On 2018-02-28 03:36, Christ, Austin wrote:
Hey Abhishek,
On 2/3/2018 12:58 AM, Abhishek Sahu wrote:
The BAM mode requires buffer for start tag data and tx, rx SG
list. Currently, this is being taken for maximum transfer length
(65K). But an I2C transfer can have multiple messages and each
message can be of this maximum length so the buffer overflow will
happen in this case. Since increasing buffer length won’t be
feasible since an I2C transfer can contain any number of messages
so this patch does following changes to make i2c transfers working
for multiple messages case.
1. Calculate the required buffers for 2 maximum length messages
(65K * 2).
2. Split the descriptor formation and descriptor scheduling.
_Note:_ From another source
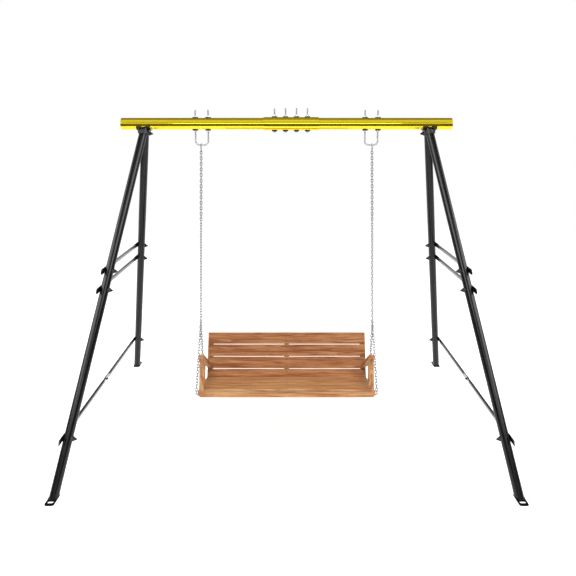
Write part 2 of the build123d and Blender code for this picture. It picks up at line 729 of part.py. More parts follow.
def arm_screw_places():
    """Two screws down through the right-hand arm into its post."""
    offsets = (-ARM_SCREW_OFFSET, ARM_SCREW_OFFSET)
    return [ARM * Pos(0, down_arm(POST_DEPTH / 2) + offset, 0) for offset in offsets]


def down_arm(seat_y, depth=0.0):
    """Distance down the arm, depth under its top, of a line square to the seat from seat_y."""
    foot = (ARM.inverse() * SEAT * Pos(POST_X, seat_y, 0)).position
    head = (ARM.inverse() * SEAT * Pos(POST_X, seat_y, 1)).position
    rise = (-depth - foot.Z) / (head.Z - foot.Z)
    return foot.Y + rise * (head.Y - foot.Y)


def all_screw_places():
    """Every wood screw of the bench."""
    places = []
    for slat in range(SEAT_SLATS):
        places += seat_screw_places(slat)
    for slat in range(BACK_SLATS):
        places += back_screw_places(slat)
    return places


def screw_holes(places):
    """Holes for the given screws."""
    hole = screw_hole()
    return [place * hole for place in places]


def seat_slat(slat):
    """One slat of the seat; the first is notched round the arm posts."""
    timber = board(2 * BENCH_HALF, SEAT_SLAT_WIDTH, SEAT_SLAT_THICKNESS)
    timber = Pos(0, slat * SEAT_SLAT_PITCH, 0) * timber
    if slat == 0:
        notch = Box(POST_WIDTH + NOTCH_GAP, 2 * (POST_DEPTH + NOTCH_GAP), REACH)
        offset = POST_X - NOTCH_GAP / 2
        timber -= [Pos(side * offset, 0, 0) * notch for side in (-1, 1)]
    return SEAT * timber - screw_holes(seat_screw_places(slat))


def back_slat(slat):
    """One slat of the back."""
    timber = Rot(90, 0, 0) * board(2 * BENCH_HALF, BACK_SLAT_WIDTH, BACK_SLAT_THICKNESS)
    timber = BACK * Pos(0, 0, slat * BACK_SLAT_PITCH) * timber
    return timber - screw_holes(back_screw_places(slat))


def rail_blank():
    """Rail with its lower end corners cut off: front at Y = 0, top at Z = 0."""
    rail = board(2 * RAIL_HALF, RAIL_THICKNESS, RAIL_HEIGHT)
    corner_side = RAIL_CHAMFER * math.sqrt(2.0)
    for side in (-1, 1):
        corner = Rot(0, 45, 0) * Box(corner_side, REACH, corner_side)
        rail -= Pos(side * RAIL_HALF, 0, -RAIL_HEIGHT) * corner
    return rail


def front_rail():
    """Rail under the front edge of the seat."""
    rail = SEAT * Pos(0, RAIL_SETBACK, -SEAT_SLAT_THICKNESS) * rail_blank()
    hole = eye_screw(FRONT_EYE_Y, FIT_GAP)
    return rail - [hole, mirrored(hole)] - screw_holes(seat_screw_places(0))


def rear_rail():
    """Rail across the front of the uprights, under the rear of the seat."""
    rail = BACK * Pos(0, -RAIL_THICKNESS, REAR_RAIL_TOP) * rail_blank()
    hole = eye_screw(REAR_EYE_Y, FIT_GAP)
    return rail - [hole, mirrored(hole)] - screw_holes(seat_screw_places(SEAT_SLATS - 1))


def seat_support(x):
    """Bearer under the slats, from rail to rail."""
    length = SEAT_SLATS * SEAT_SLAT_PITCH
    blank = Box(SUPPORT_WIDTH, length, RAIL_HEIGHT, align=(Align.CENTER, Align.MIN, Align.MAX))
    timber = SEAT * Pos(x, RAIL_BACK_Y, -SEAT_SLAT_THICKNESS) * blank
    behind = Box(REACH, REACH, 4 * REACH, align=(Align.CENTER, Align.MIN, Align.CENTER))
    timber -= BACK * Pos(x, -RAIL_THICKNESS, 0) * behind
    places = [place for slat in range(SEAT_SLATS) for place in seat_screw_places(slat)]
    near = [place for place in places if abs(place.position.X - x) < SUPPORT_WIDTH]
    return timber - screw_holes(near)


def back_upright(x):
    """Upright behind the back slats, its heel thickened to reach the rear rail."""
    height = (BACK_SLATS - 1) * BACK_SLAT_PITCH + BACK_SLAT_WIDTH - UPRIGHT_MARGIN
    front = (Align.CENTER, Align.MIN, Align.MIN)
    timber = Pos(0, BACK_SLAT_THICKNESS, 0) * Box(UPRIGHT_WIDTH, UPRIGHT_DEPTH, height, align=front)
    heel_depth = BACK_SLAT_THICKNESS + UPRIGHT_DEPTH
    heel = Box(UPRIGHT_WIDTH, heel_depth, UPRIGHT_HEEL, align=(Align.CENTER, Align.MIN, Align.MAX))
    timber += Pos(0, 0, -NOTCH_GAP) * heel
    neck = Box(UPRIGHT_WIDTH, UPRIGHT_DEPTH, 4 * NOTCH_GAP, align=(Align.CENTER, Align.MIN, Align.CENTER))
    timber += Pos(0, BACK_SLAT_THICKNESS, 0) * neck
    places = [place for slat in range(BACK_SLATS) for place in back_screw_places(slat)]
    near = [place for place in places if abs(place.position.X - x) < UPRIGHT_WIDTH]
    return BACK * Pos(x, 0, 0) * timber - screw_holes(near)


def arm_post():
    """Post at the right-hand front corner, standing on the front rail and lapped behind it."""
    down = SEAT_SLAT_THICKNESS + RAIL_HEIGHT
    blank = Box(POST_WIDTH, POST_DEPTH, REACH, align=(Align.CENTER, Align.MIN, Align.MIN))
    blank = fillet(blank.edges().filter_by(Axis.Z), EDGE_R)
    blank = Pos(0, 0, -down) * blank
    blank -= Pos(0, RAIL_BACK_Y, -SEAT_SLAT_THICKNESS) * Box(REACH, REACH, REACH, align=LAP)
    post = SEAT * Pos(POST_X, 0, 0) * blank
    above = Box(REACH, 4 * REACH, REACH, align=UP)
    post -= ARM * Pos(0, 0, -ARM_THICKNESS) * above
    return post - screw_holes(arm_screw_places())


def arm():
    """Right-hand arm rest, round at the front and cut off against the back."""
    radius = ARM_WIDTH / 2
    outline = Pos(0, radius, 0) * Circle(radius)
    outline += Pos(0, radius, 0) * Rectangle(ARM_WIDTH, 2 * REACH, align=(Align.CENTER, Align.MIN))
    blank = extrude(outline, -ARM_THICKNESS)
    edges = blank.faces().sort_by(Axis.Z)[-1].edges() + blank.faces().sort_by(Axis.Z)[0].edges()
    timber = ARM * fillet(edges, 2 * EDGE_R)
    behind = Box(REACH, 2 * REACH, 8 * REACH, align=(Align.CENTER, Align.MIN, Align.CENTER))
    timber -= BACK * Pos(POST_X, 0, 0) * behind
    return timber - screw_holes(arm_screw_places())


def arm_bracket():
    """Steel angle in the corner behind the post, under the arm."""
    corner = ARM * Pos(-ARM_BRACKET_INSET, down_arm(POST_DEPTH, ARM_THICKNESS), -ARM_THICKNESS)
    width = ARM_BRACKET_WIDTH
    sheet = ARM_BRACKET_SHEET
    on_arm = Box(width, ARM_BRACKET_LEG, sheet, align=(Align.CENTER, Align.MIN, Align.MAX))
    on_post = Box(width, sheet, ARM_BRACKET_LEG, align=(Align.CENTER, Align.MIN, Align.MAX))
    down_post = (SEAT.inverse() * corner).position
    angle = corner * Pos(0, sheet / 2, -FIT_GAP) * on_arm
    angle += SEAT * Pos(down_post.X, down_post.Y + FIT_GAP, down_post.Z - sheet / 2) * on_post
    return angle


# ================================================================ nodes
sleeve_bolts, sleeve_nuts, sleeve_washers = sleeve_hardware()
ubolt_nuts, ubolt_washers = ubolt_hardware()
frame_bolts, frame_nuts, frame_spacers = frame_fasteners()
quick_body, quick_nut = quick_link()
right_ubolt = ubolt()
right_bracket = leg_bracket()
right_arm = arm()
right_post = arm_post()
ends = {"front": -1, "rear": 1}
eye_places = {"front": FRONT_EYE_Y, "rear": REAR_EYE_Y}
joint_half_gap = BEAM_JOINT_GAP / 2

nodes = {
    "beam_left": beam_tube(-BEAM_LENGTH / 2, BEAM_JOINT_X - joint_half_gap),
    "beam_right": beam_tube(BEAM_JOINT_X + joint_half_gap, BEAM_LENGTH / 2),
    "beam_sleeve": beam_sleeve(),
    "beam_end_plugs": group(on_both_sides([end_plug()])),
    "sleeve_bolts": group(sleeve_bolts),
    "sleeve_nuts": group(sleeve_nuts),
    "beam_saddle_washers": group(sleeve_washers + on_both_sides(ubolt_washers)),
    "ubolt_right": right_ubolt,
    "ubolt_left": mirrored(right_ubolt),
    "ubolt_nuts": group(on_both_sides(ubolt_nuts)),
    "leg_bracket_right": right_bracket,
    "leg_bracket_left": mirrored(right_bracket),
    "bracket_screws": group(on_both_sides(bracket_screws())),
    "leg_collars": group(on_both_sides([leg_collar(end) for end in ends.values()])),
    "foot_plates": group(on_both_sides([foot_plate(end) for end in ends.values()])),
    "frame_bolts": group(on_both_sides(frame_bolts)),
    "frame_cap_nuts": group(on_both_sides(frame_nuts)),
    "frame_spacers": group(on_both_sides(frame_spacers)),
    "quick_links": group(on_both_sides([quick_body])),
    "quick_link_nuts": group(on_both_sides([quick_nut])),
    "upper_chain_right": group(upper_chain()),
    "upper_chain_left": group([mirrored(link) for link in upper_chain()]),
    "bridle_rings": group(on_both_sides([bridle_ring()])),
    "eye_screws": group(on_both_sides([eye_screw(y) for y in eye_places.values()])),
    "front_rail": front_rail(),
    "rear_rail": rear_rail(),
    "arm_right": right_arm,
    "arm_left": mirrored(right_arm),
    "arm_post_right": right_post,
    "arm_post_left": mirrored(right_post),
    "arm_brackets": group(on_both_sides([arm_bracket()])),
}

for name, share in (("upper_bar", UPPER_BAR_SHARE), ("middle_bar", MIDDLE_BAR_SHARE)):
    bar = whole_bar(share)
    nodes[name + "_right"] = bar
    nodes[name + "_left"] = mirrored(bar)

for name, end in ends.items():
    right_leg = leg(end)
    nodes[f"leg_{name}_right"] = right_leg
    nodes[f"leg_{name}_left"] = mirrored(right_leg)
    right_half = half_bar(end)
    nodes[f"lower_bar_{name}_right"] = right_half
    nodes[f"lower_bar_{name}_left"] = mirrored(right_half)

for name, eye_y in eye_places.items():
    links = strand(eye_y)
    nodes[f"bridle_chain_{name}_right"] = group(links)
    nodes[f"bridle_chain_{name}_left"] = group([mirrored(link) for link in links])

for slat in range(SEAT_SLATS):
    nodes[f"seat_slat_{slat + 1}"] = seat_slat(slat)

for slat in range(BACK_SLATS):
    nodes[f"back_slat_{slat + 1}"] = back_slat(slat)

nodes["seat_supports"] = group([seat_support(x) for x in SUPPORT_X])
nodes["back_uprights"] = group([back_upright(x) for x in UPRIGHT_X])

screws = [place * wood_screw() for place in all_screw_places()]
screws += on_both_sides([place * wood_screw() for place in arm_screw_places()])
nodes["wood_screws"] = group(screws)

os.makedirs("parts", exist_ok=True)
for name, shape in nodes.items():
    export_step(shape, f"parts/{name}.step")
print(len(nodes), "nodes; ring height", round(RING_Z, 2))
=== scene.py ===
import json
import math
import random

import bmesh
import bpy
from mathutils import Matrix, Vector


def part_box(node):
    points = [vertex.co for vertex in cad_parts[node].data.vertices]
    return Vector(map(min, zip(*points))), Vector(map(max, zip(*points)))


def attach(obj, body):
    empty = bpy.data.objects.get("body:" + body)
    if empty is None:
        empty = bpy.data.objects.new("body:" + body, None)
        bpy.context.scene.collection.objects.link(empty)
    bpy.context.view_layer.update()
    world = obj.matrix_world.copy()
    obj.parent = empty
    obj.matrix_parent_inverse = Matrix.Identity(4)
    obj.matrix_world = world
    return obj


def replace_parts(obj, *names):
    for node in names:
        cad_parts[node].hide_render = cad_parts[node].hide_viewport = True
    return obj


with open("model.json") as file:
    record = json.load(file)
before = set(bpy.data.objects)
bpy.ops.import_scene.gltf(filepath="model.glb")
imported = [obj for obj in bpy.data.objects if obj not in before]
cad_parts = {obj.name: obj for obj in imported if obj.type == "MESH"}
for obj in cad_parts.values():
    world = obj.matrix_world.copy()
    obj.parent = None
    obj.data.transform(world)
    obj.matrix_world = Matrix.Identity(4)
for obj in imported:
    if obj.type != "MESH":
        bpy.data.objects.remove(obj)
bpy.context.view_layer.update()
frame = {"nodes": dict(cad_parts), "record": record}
nodes = frame["nodes"]
scene = bpy.context.scene


# ---------------------------------------------------------------- node helpers
def new_material(name):
    """New node material, with its node tree and its Principled shader."""
    material = bpy.data.materials.new(name)
    material.use_nodes = True
    tree = material.node_tree
    shader = tree.nodes["Principled BSDF"]
    return material, tree, shader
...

The idea is to fit as many messages in one DMA transfers for 65K
threshold value (max_xfer_sg_len). Whenever the sg_cnt is
crossing this, then schedule the BAM transfer and subsequent
transfer will again start from zero.
<snip>
@@ -1603,7 +1640,7 @@ static int qup_i2c_probe(struct platform_device
*pdev)
one_bit_t = (USEC_PER_SEC / clk_freq) + 1;
qup->one_byte_t = one_bit_t * 9;
qup->xfer_timeout = TOUT_MIN * HZ +
- usecs_to_jiffies(MX_TX_RX_LEN * qup->one_byte_t);
+ usecs_to_jiffies(2 * MX_TX_RX_LEN * qup->one_byte_t);
Maybe it would make sense to add a comment here explaining why the
magic number 2 has been added.
Thanks Austin for reviewing the patches.
Now in v2, I have used the new macro MX_DMA_TX_RX_LEN which will make
this multiplication by 2 more clear. This 2 is for allocating memory
by taking 2 maximum length messages.